There is something magical about the flight of the swift. They are quick, almost too quick for us to see. Here one moment, the next they are gone, always chasing bugs. Unlike us land animals leaving footprints with every step, each wingbeat leaves no trace of its passage. That is until Xavi Bou started capturing and collecting them. Overlaying every second of their movement he showed us that their flight was far from erratic. It was a beautiful dance in the skies.

After a career in advertising and fashion post-production, Xavi Bou started applying his keen aesthetic sense to something he valued and was truly passionate about: mesmerizing us with the beauty of nature in a new way. A way we can’t quite capture with our own eyes. “My challenge is trying to find this hidden beauty behind these natural movements,” said Bou to IFLScience.

We live in a changing landscape, people becoming “more conscious about equality, about environmental things.” Bou believes that the way we look at the world is shifting and that that same shift needs to happen in the arts. That there is not a single version of reality, and if you “only show the reality in one way you are missing many.” 
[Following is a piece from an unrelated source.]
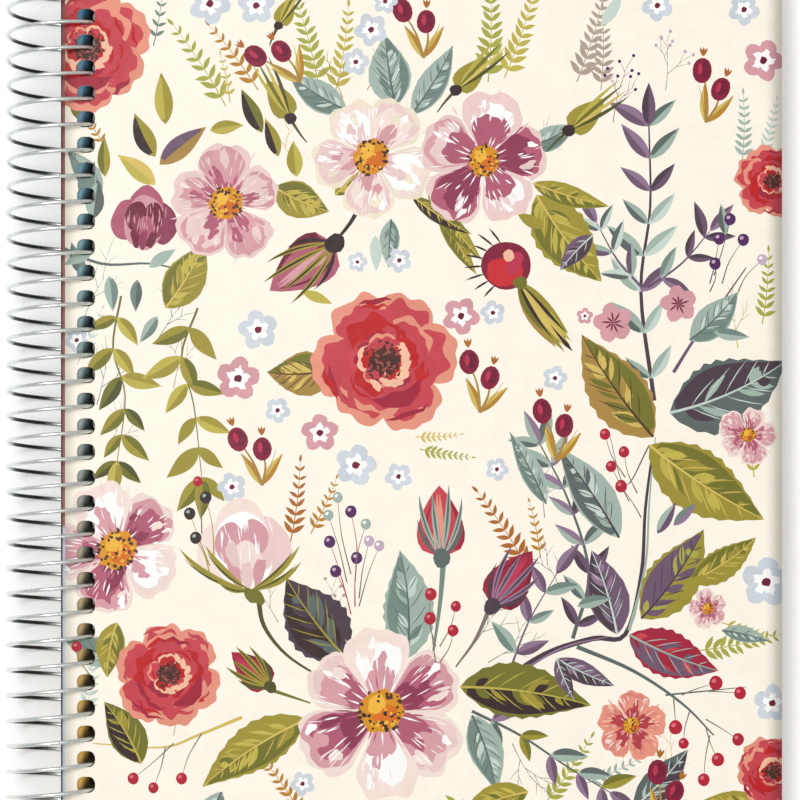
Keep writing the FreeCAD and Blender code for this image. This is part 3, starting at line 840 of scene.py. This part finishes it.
def printed_board(cover):
    """The cover board: its face is cut along every printed outline and carries the inks."""
    art = paint_cover()
    low = (COVER_LOW - COVER_MIDDLE).to_2d() / MM
    high = (COVER_HIGH - COVER_MIDDLE).to_2d() / MM
    rim = rounded_outline(low, high, cover.corner / MM, square_left=True, steps=8)
    holes = cover_holes(cover)
    outlines = [rim] + art.outlines + holes
    corners, faces = [], []
    for outline in outlines:
        faces.append(list(range(len(corners), len(corners) + len(outline))))
        corners.extend(outline)
    spots, _, triangles, _, _, sources = delaunay_2d_cdt(corners, [], faces, 1, CUT_TOLERANCE)
    first_hole = len(outlines) - len(holes)
    board = bmesh.new()
    layer = board.loops.layers.float_color.new("print")
    top = COVER_HIGH.z
    verts = [board.verts.new((s.x * MM + COVER_MIDDLE.x, s.y * MM + COVER_MIDDLE.y, top)) for s in spots]
    paper = tuple(cover.ground)
    for triangle, source in zip(triangles, sources):
        topmost = max(source, default=-1)
        if 0 not in source or topmost >= first_hole:
            continue
        if area_tri(*(spots[i] for i in triangle)) < SMALLEST_TRIANGLE:
            continue
        face = board.faces.new([verts[i] for i in triangle])
        colour = paper if topmost == 0 else art.inks[topmost - 1]
        for loop in face.loops:
            loop[layer] = (*colour, 1.0)
    bmesh.ops.delete(board, geom=[v for v in board.verts if not v.link_faces], context="VERTS")
    border = [edge for edge in board.edges if edge.is_boundary]
    walls = bmesh.ops.extrude_edge_only(board, edges=border)["geom"]
    lower = [item for item in walls if isinstance(item, bmesh.types.BMVert)]
    bmesh.ops.translate(board, verts=lower, vec=(0, 0, COVER_LOW.z - top))
    lower_edges = [item for item in walls if isinstance(item, bmesh.types.BMEdge)]
    lining = bmesh.ops.triangle_fill(
        board, edges=lower_edges, use_beauty=True, use_dissolve=False, normal=(0, 0, -1))["geom"]
    plain = [item for item in walls + lining if isinstance(item, bmesh.types.BMFace)]
    for face in plain:
        face.material_index = 1
        for loop in face.loops:
            loop[layer] = (*paper, 1.0)
    bmesh.ops.recalc_face_normals(board, faces=plain)
    return board


def coil_wire(coil):
    """The wire: a round section spun into a screw, with a hook bent at each end."""
    wire = bmesh.new()
    radius = coil.wire_diameter / 2
    middle = (COIL_LOW + COIL_HIGH) / 2
    reach = (COIL_HIGH.z - COIL_LOW.z) / 2 - radius
    axis = Vector((COIL_LOW.x + reach + radius, 0, middle.z))
    head = coil.turns * coil.pitch / 2
    slope = coil.pitch / (math.tau * reach)
    forward = Vector((-1, -slope, 0)).normalized()
    start = Vector((axis.x, head, axis.z + reach))
    section = bmesh.ops.create_circle(wire, segments=coil.section_sides, radius=radius)["verts"]
    rim = [edge for edge in wire.edges]
    place = Matrix.Translation(start) @ forward.to_track_quat("Z", "Y").to_matrix().to_4x4()
    bmesh.ops.transform(wire, matrix=place, verts=section)
    bmesh.ops.spin(
        wire, geom=section + rim, cent=axis, axis=(0, -1, 0), dvec=(0, -coil.pitch / coil.turn_steps, 0),
        angle=math.tau, steps=coil.turn_steps, use_merge=False)
    bmesh.ops.spin(
        wire, geom=wire.verts[:] + wire.edges[:] + wire.faces[:], cent=axis, axis=(0, -1, 0),
        dvec=(0, -coil.pitch, 0), angle=0.0, steps=coil.turns - 1, use_duplicate=True, use_merge=False)
    bmesh.ops.remove_doubles(wire, verts=wire.verts[:], dist=WELD)
    finish = Vector((axis.x, -head, axis.z + reach))
    open_edges = [edge for edge in wire.edges if edge.is_boundary]
    for point, outwards in ((start, -forward), (finish, forward)):
        edges = [edge for edge in open_edges if (edge.verts[0].co - point).length < coil.wire_diameter]
        bend_hook(wire, edges, point, outwards, coil)
    bmesh.ops.recalc_face_normals(wire, faces=wire.faces)
    for face in wire.faces:
        face.smooth = True
    return wire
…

For example, we know that we can only see in the visible spectrum of light, yet we also know that the world is full of color in infrared and ultraviolet. Bou wants to remind us of this invisible complexity, encouraging us to be open-minded in our perception of reality.

The alpine swift (Tachymarptis melba) soars over the Medes Islands in Catalonia, 2023.

Image courtesy of Xavi Bou

A natural connection

Stop. Hidden among the chatter of people in the streets and rumble of the traffic, do you hear the singing of the birds? Look up. Past the cornices of the buildings, among the leaves of the trees, do you see the flight of birds? 

We have lost our connection to the natural world, making us blind to the nature around us, to the birds. Bou’s goal is for people to leave an exhibition of his work with a renewed sense of wonder. “Many people came up after […] and say, ‘Oh, since I have been in the exhibition I have been more paying attention with birds’. And for me it’s a first step. Get reconnected,” he told IFLScience.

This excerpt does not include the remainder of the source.